I wanted to know which date zoom uses, is it the last modified date?
Also if I had a forum, how would I update these dates so that my forum could be searched with them. At the moment, the search script does not recognise the dates for the forum.
Yes, Zoom uses the HTTP Last-Modified date.
For dynamically generated pages (such as a forum), you can specify the HTTP Last-Modified date with a bit of scripting.
Here are some examples which set a page's last-modified date to 1st of September 1997.
header("Last-Modified: Mon, 01 Sep 1997 01:03:33 GMT");
Response.AddHeader "Last-modified","Mon, 01 Sep 1997 01:03:33 GMT"
Remember that because it is part of the HTTP header, this must be executed before any HTML output. See the documentation for the header() and AddHeader() functions respectively for more information.
In Version 4.1, we will also add a feature to extract the date from a ZOOMDATE meta tag within a page.
Wrensoft Web Software
Zoom Search Engine
ETA: I didn't realize this was in the v4 forum (I searched to find it) - I'm actually using the very latest version, and we have a bunch of pages put together with ASP; the content itself is all in the database. The weird thing is...all the results pages show up with *no* date, not even the indexing date (I have "date" checked, and it shows up when there's a .doc file in the results, but not for any of the ASP results). If someone could explain why that is, I'd be grateful, too. Our URLs are all of the format x/x/default.asp?a=x,b=y (and the x and y determine the content), could that be why?

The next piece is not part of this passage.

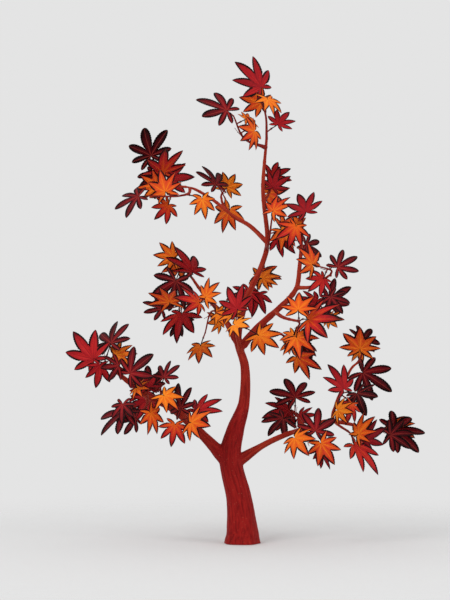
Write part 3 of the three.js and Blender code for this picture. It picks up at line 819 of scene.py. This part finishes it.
# %% [markdown]
# ## A maple leaf, lobe by lobe
#
# The leaf is a hand of seven lobes. Each lobe has a midrib, side veins that sweep forward to the
# margin, and small teeth. Next to the stalk the lobes are joined, out to a notch, and past it
# each goes its own way. A leaf could be cut from a flat sheet along a drawn outline, but its
# faces would ignore the veins. Here every lobe is a strip of faces laid along its own midrib,
# with rows that sweep forward as side veins do. Where two neighbours meet, their edges lie on the
# line halfway between them, and are welded there. The fold at each rib, the swelling between
# the veins and the darker margin then all fall on real edges of the mesh.

# %% Measures of a blade
ROW_STEP = 3.5  # mm between rows; every second row is a side vein
LAST_ROW = 0.6  # of a step, the least between the last row and the tip
VEIN_SWEEP = 0.55  # how far a row runs forward for each step it goes sideways
WIDEST_SECTOR = 50  # degrees that a lobe may spread to each side at the stalk
RIB_HALF = 0.95  # mm, half the midrib's width at its foot; a little broader than life
RIB_TAPER, MOST_RIB = 0.75, 0.3  # shares that it loses by the tip, and of a side that it may fill
MOST_MARGIN = 0.45  # the dark margin is its kind's "margin" in mm, and at most this share of a side
TOOTH, TOOTH_FADE = 0.9, 3  # mm that a tooth stands out, and how late it fades to the tip
FOLD = 0.24  # rise of a lobe's sides for each step away from its midrib
SWELLING = 0.45  # mm that the blade swells up between two side veins
SWELLING_ACROSS = np.array([0.2, 1, 0.7, 0.1])  # its shares from the rib to the margin
SWELLING_WIDTH = 6.0  # mm; a narrower side swells less
BLADE_HALF = 0.26  # mm, half the blade's thickness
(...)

Last edited by slcronin; 12-20-2007 at 09:55 PM.
Support for the HTML Last-Modified meta tag was added in V4.1 (June 2005). So you can change the date without modifying the HTTP header.
See section 7.8, "Specifying a last-modified date for your web pages", of the Zoom Users Guide for details.
<meta http-equiv="Last-Modified" content="Sat, 07 Apr 2001 00:58:08 GMT">
You need to get the Syntax exactly correct however.
For the issue with your ASP pages, are you returning a HTTP Last-Modified date, or a HTML meta tag date?
OK, now I'm *really* confused. Sorry! I promise I've read the section in the user guide.
First, does that http-equiv metatag need to be in the <head>?
I think I'm partly confused because of the reference to a "zoomdate" metatag, which doesn't actually appear to exist, right?
And, as for our ASP pages, I'm not sure. All I know for sure is that NO date shows up for those pages on the zoom results page, even though it's checked in the configuration and shows up for other file types. Is that by design? If a file has no date (as far as zoom can tell), does it leave it blank? I was confused because I thought I saw reference (but again, that could have been version 4), to it plugging in the indexed time instead in that case.
If I'm understanding correctly, for our pages that are, for instance, news articles, I would need to use the datetime field saved with the record for the news article being shown on the page, and munge it until I get it to conform to the metatag date/time format, and plug it into a http-equiv metatag when the page is displayed? Does it sound like I have the general gist?
Yes, all HTML meta tags go in the <head> section of your HTML file....does that http-equiv metatag need to be in the <head>?
Correct. It doesn't exist. You need to use the Last-Modified tag, as described in the Users Guide....reference to a "zoomdate" metatag, which doesn't actually appear to exist, right?
If there is no date in the HTML nor in the HTTP header, then it should pick up the index date. But you might find you are returning something invalid in the HTTP header (like time = 0). Which is why you should check this if the results are not what you expect.
Yes, you need to include the date into the HTML Last-Modified meta tag or the HTTP header, as descibed above. If all your document dates are in a database, then yes, you need to get the date from a database first....plug it into a http-equiv metatag when the page is displayed?
Thank you for the help! I did a quick proof of concept and got dates to show up on some of my ASP pages; turns out converting the date to the right format for that metatag is pretty ugly in JS, but it's doable.
I'm not sure what's up with our pages that don't have dates; I don't know enough about http headers to know what we're sending, but when I add the metatag, it's definitely using that date, which is good. I'm glad it's not using indexed date, actually, because that would put the articles with real dates at the end of the results, behind everything without real dates (since we index every day); this way, they're at the top when sorting by date.